The Guidance sets out that if an organisation is offering a ‘consent or pay’ model, it should offer “broadly the same core product or service under either option” on the grounds the UK GDPR “is clear that people must not experience an unfair penalty for refusing to provide their consent”. For example, a ‘pay’ option that is a lower quality version of the core product, or a different version altogether, may amount to an unfair penalty.

The ICO explains that organisations should identify what their core product or service is, be able to justify this using objective evidence, and offer the core product or service in both the ‘consent’ and ‘pay’ options.

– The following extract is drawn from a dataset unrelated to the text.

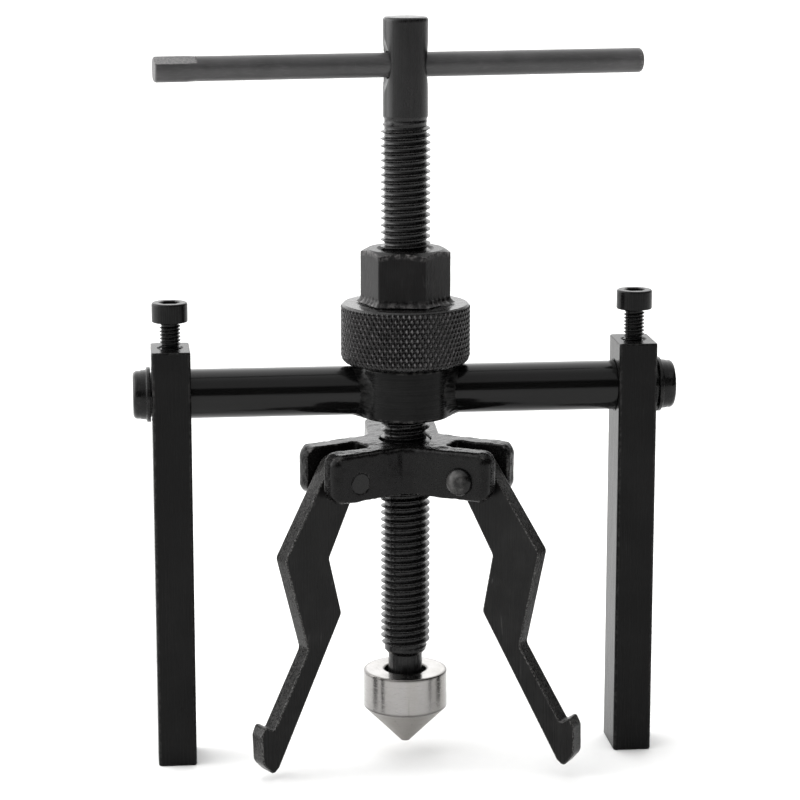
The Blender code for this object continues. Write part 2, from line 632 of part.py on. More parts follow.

If organisations want to include additional benefits in the ‘consent’ option, they must ensure that any incentives offered to people to consent must not lead to those not consenting suffering an unfair penalty. As for additional benefits in the ‘pay’ option, they cannot be used “to set a higher, inappropriate fee for the subscription option for removing personalised advertising”.

  1. Privacy By Design

The Guidance states that ‘consent or pay’ models are likely to constitute high risk processing. Therefore, before implementation, an organisation must either review and update its existing Data Protection Impact Assessment covering the use of advertising technologies, or conduct a new one. The organisation should identify any risks from the ‘consent or pay’ model and how it will mitigate them.

Once the model is implemented, the Guidance sets out that the ‘consent or pay’ options must be presented in a way that “complies with data protection principles and privacy by design requirements set out in UK GDPR”, and provides helpful examples of what this might look like. The ICO also provides examples of the factors that organisations should consider when designing how their options are presented:

  • Present the choices clearly;
  • Don’t enable storage and access technologies too early;
  • Keep consent specific and granular;
  • Provide clear information;
  • Make sure it’s easy to refuse consent.